Career wise, Sec O T Plus supports paths tied to critical infrastructure, industrial cybersecurity, manufacturing security, utilities, transportation, energy, water, and other operational environments. It can help show that a candidate understands more than general enterprise security. That distinction is useful because many organizations are trying to reduce the gap between I T security teams and O T operations teams. A credential focused on that intersection can help a resume stand out when the role involves cyber physical systems, industrial networks, plant security, or O T risk.
For early career professionals, this certification may not replace broad foundational credentials. A person with no I T background at all may still benefit from building a base with networking, systems, and security fundamentals first. Security Plus may be a better starting point for broad entry level cybersecurity. Network Plus may help learners who need stronger networking fundamentals. Sigh sah Plus may fit people aiming for security operations work in traditional enterprise environments. Pen Test Plus may help assessment focused professionals, although testing in O T requires extra caution, authorization, and planning. Sec O T Plus is most valuable when the learner specifically wants to move toward industrial environments and understands why those environments are different.

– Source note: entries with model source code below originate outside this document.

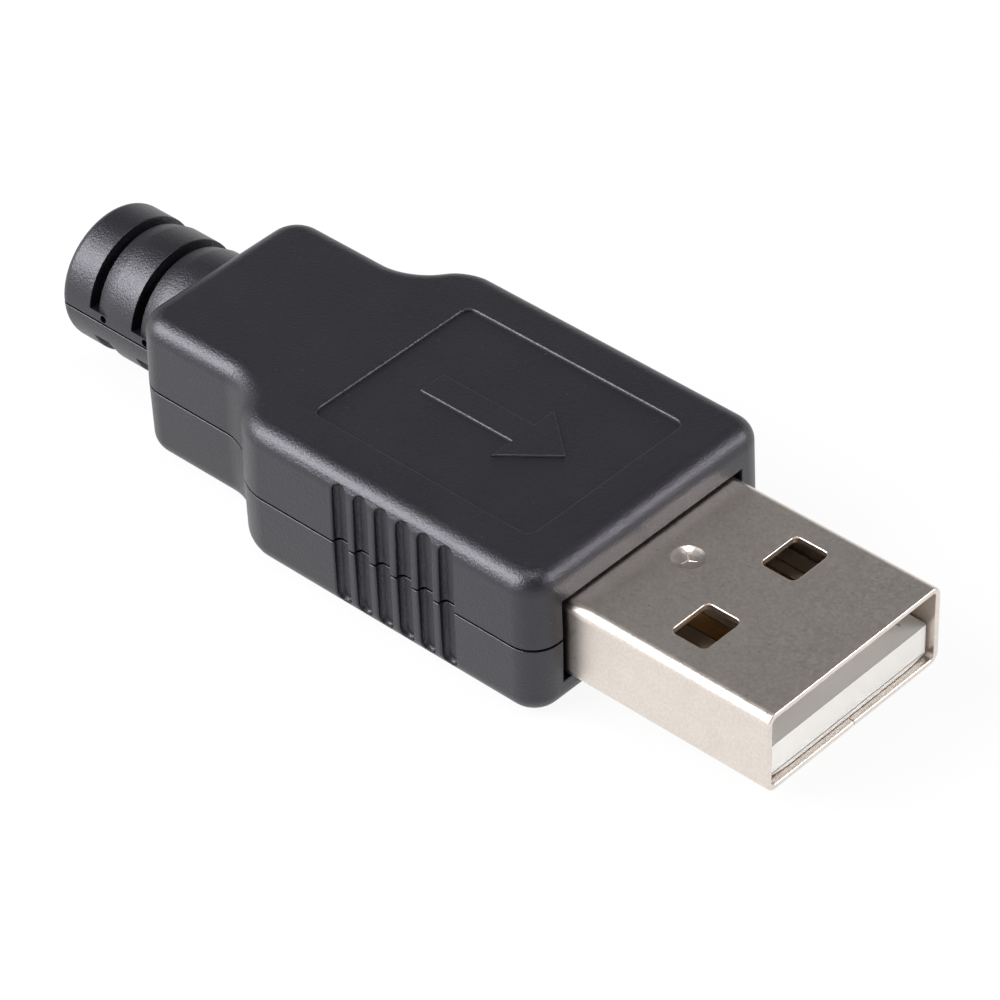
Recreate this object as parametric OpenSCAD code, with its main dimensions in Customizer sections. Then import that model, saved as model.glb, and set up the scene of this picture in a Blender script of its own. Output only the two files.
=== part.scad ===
// USB-A cable plug: two snap-together covers round a folded metal shell,
// a moulded contact carrier and four contact strips.
// +X points out of the plug's tip, +Z is up, and the covers rest on Z = 0.

/* [Metal shell] */
// Outside width of the folded shell
shell_w = 12; // [11.6:0.1:12.6]
// Outside height of the folded shell
shell_h = 4.5; // [4.3:0.1:4.8]
// Length of shell that stands out of the covers
shell_out = 11.85; // [11:0.05:13]
// Length of shell held inside the covers
shell_in = 7; // [6.5:0.1:8]
// Thickness of the steel sheet
sheet_t = 0.3; // [0.25:0.05:0.35]
// Outside radius of the sheet's bends
bend_r = 0.55; // [0.45:0.05:0.7]
// Tip to the near edge of the windows
window_back = 5.1; // [4.6:0.1:5.4]
// Length of a window along the plug
window_l = 2; // [1.6:0.1:2.2]
// Width of a window across the plug
window_w = 2.55; // [2:0.05:2.8]
// Distance between the centres of a pair of windows
window_pitch = 6.15; // [5.6:0.05:6.4]
// Corner radius of the windows
window_r = 0.3; // [0.1:0.05:0.5]
// Tip to the centre of the locking dimple
dimple_back = 9.8; // [9.6:0.1:10.2]
// Diameter of the locking dimple
dimple_d = 1.6; // [1:0.1:1.8]
// Depth of the locking dimple
dimple_depth = 0.14; // [0.08:0.02:0.2]
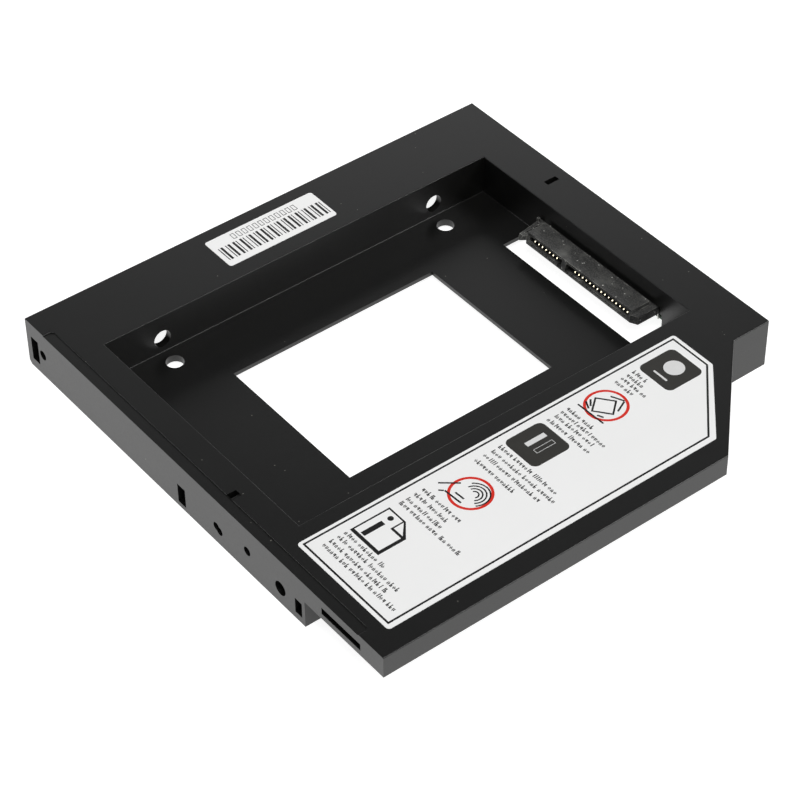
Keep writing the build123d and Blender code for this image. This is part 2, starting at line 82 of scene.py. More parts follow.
def startMaterial(name, shaderSettings):
    material = bpy.data.materials.new(name)
    material.use_nodes = True
    tree = material.node_tree
    tree.nodes.clear()
    output = tree.nodes.new("ShaderNodeOutputMaterial")
    shader = addNode(tree, "ShaderNodeBsdfPrincipled", shaderSettings)
    tree.links.new(shader.outputs["BSDF"], output.inputs["Surface"])
    coords = tree.nodes.new("ShaderNodeTexCoord").outputs["Object"]
    return material, tree, shader, coords


# Camera, at the photograph's viewing angle

cameraView = {
    "location": (0.34674, -0.27656, 0.40362),  # metres
    "right": (0.617386, 0.786608, -0.009063),
    "up": (-0.526698, 0.421893, 0.737967),
    "lensMm": 123.252,
    "frameMm": 36,
    "nearest": 0.01,  # metres
    "farthest": 50,
}


def makeCamera(view):
    data = bpy.data.cameras.new("photoCamera")
    data.sensor_fit = "HORIZONTAL"
    data.sensor_width = view["frameMm"]
    data.lens = view["lensMm"]
    data.clip_start = view["nearest"]
    data.clip_end = view["farthest"]
    camera = bpy.data.objects.new("photoCamera", data)
    bpy.context.scene.collection.objects.link(camera)
    right = Vector(view["right"]).normalized()
    up = Vector(view["up"]).normalized()
    turned = Matrix((right, up, right.cross(up))).transposed().to_4x4()
    camera.matrix_world = Matrix.Translation(view["location"]) @ turned
    bpy.context.scene.camera = camera


makeCamera(cameraView)
print("camera set")


# Studio: a matt white table so bright that the tray throws no shadow on it, and four soft lights.
# The overhead one sets the tone of the top and the labels, the rear one the top's sheen, and the
# front and side ones light the edges and the pocket's walls.

studio = {
    "tableHex": "#acacab",
    "tableRoughness": 0.9,
    "tableGlow": 0.9,
    "tableHalf": 12,  # metres from its middle to a side
    "tableGapMm": 0.05,  # below the tray, so that the two faces don't meet
    "worldHex": "#9a9ca0",
    "worldStrength": 0.22,
    "lights": {  # places, aims and sizes in metres
        "overheadSoftbox": {
            "at": (0.45, -0.2, 1.2), "aim": (0, 0, 0), "size": (0.9, 0.9), "watts": 12.2,
        },
        "rearSoftbox": {
            "at": (-1.08, 0.86, 0.62), "aim": (0, 0, 0), "size": (1.0, 0.5), "watts": 2.4,
        },
        "frontSoftbox": {
            "at": (-0.62, -0.72, 0.55), "aim": (-0.03, 0, 0), "size": (0.35, 0.3), "watts": 1.6,
        },
        "sideSoftbox": {
            "at": (0.95, 0.7, 0.7), "aim": (0, 0, 0), "size": (0.5, 0.4), "watts": 6.6,
        },
    },
}


def makeTable(settings):
    mesh = bpy.data.meshes.new("studioTable")
    half = settings["tableHalf"]
    corners = [(-half, -half, 0), (half, -half, 0), (half, half, 0), (-half, half, 0)]
    mesh.from_pydata(corners, [], [(0, 1, 2, 3)])
    table = bpy.data.objects.new("studioTable", mesh)
    table.location.z = shellLow.z - settings["tableGapMm"] / 1000
    bpy.context.scene.collection.objects.link(table)
    # Matt white sweep with a glow of its own: it looks pure white right up to the tray
    material = startMaterial("mattWhiteTable", {
        "Base Color": hexToLinear(settings["tableHex"]),
        "Roughness": settings["tableRoughness"],
        "Emission Color": (1, 1, 1, 1),
        "Emission Strength": settings["tableGlow"],
    })[0]
    mesh.materials.append(material)


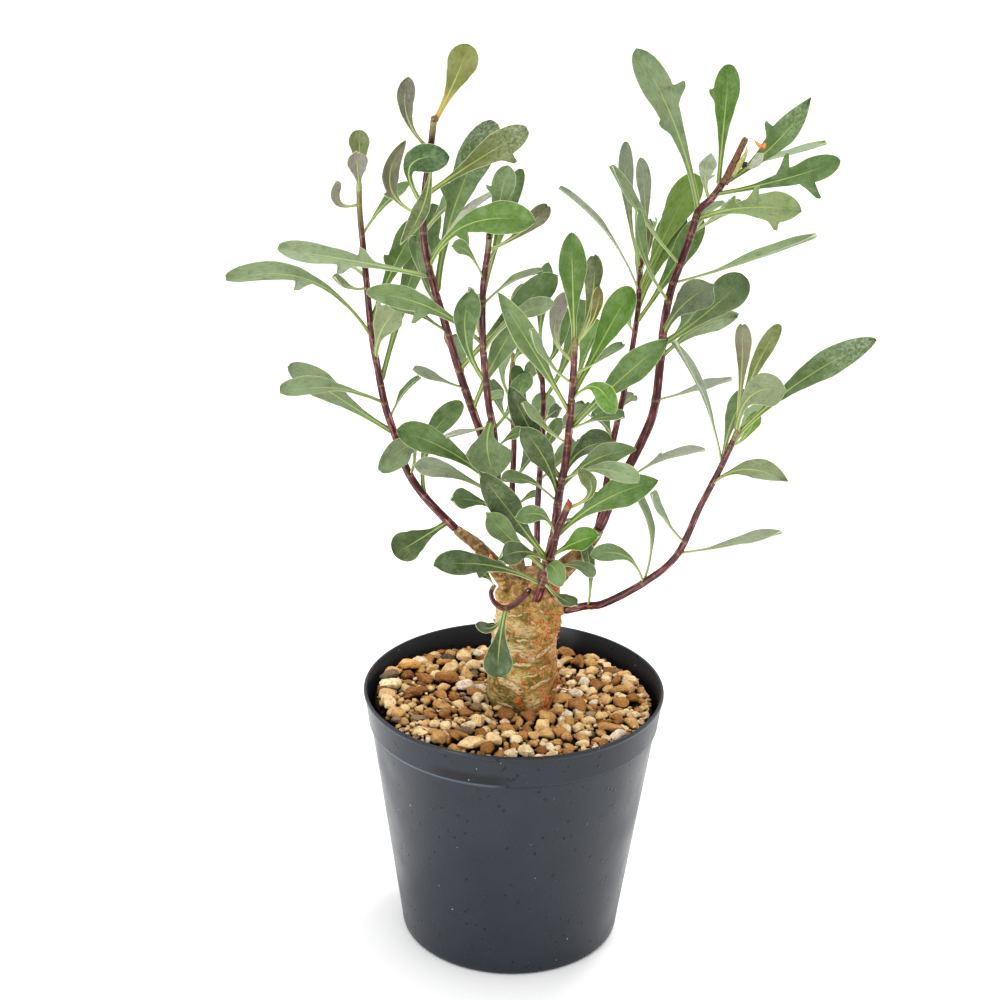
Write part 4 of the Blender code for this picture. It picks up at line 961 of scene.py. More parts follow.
soften.iterations = BARK_SOFTENINGS
apply_all(caudex)

rng = random.Random(SCAR_SEED)
scar_rows = []
for (across, down), wide, tall, proud, slope in SCARS:
    height = seen(across, down, SCAR_FRONT).z / MM
    x, y, radius = trunk_ring(height)
    off = (seen(across, down, SCAR_SIDE).x / MM - x) / radius
    angle = -math.acos(min(max(off, -SCAR_LIMIT), SCAR_LIMIT))
    scar_rows.append((angle, height, 0.5 * wide / radius, tall, proud, slope * radius))
for number in range(BACK_SCARS):
    height = rng.uniform(*BACK_SCAR_HEIGHTS)
    scar_rows.append((rng.uniform(*BACK_SCAR_PLACES), height, rng.uniform(*BACK_SCAR_HALVES),
                      rng.uniform(*BACK_SCAR_TALL), rng.uniform(*BACK_SCAR_PROUD),
                      rng.uniform(*BACK_SCAR_SLOPES)))
scar_share = []
wood_share = []
normals = [vert.normal.copy() for vert in caudex.data.vertices]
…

The long term value of this credential will be strongest when paired with real context. That context may come from working near industrial systems, supporting plant networks, helping with vulnerability management, participating in tabletop exercises, learning from engineers and operations teams, or studying real O T incidents. The certification can help open the door, but the career advantage comes from understanding how cybersecurity, engineering, safety, reliability, and operations all meet. For learners who want a cybersecurity path connected to the physical world, Sec O T Plus is a credential worth serious attention.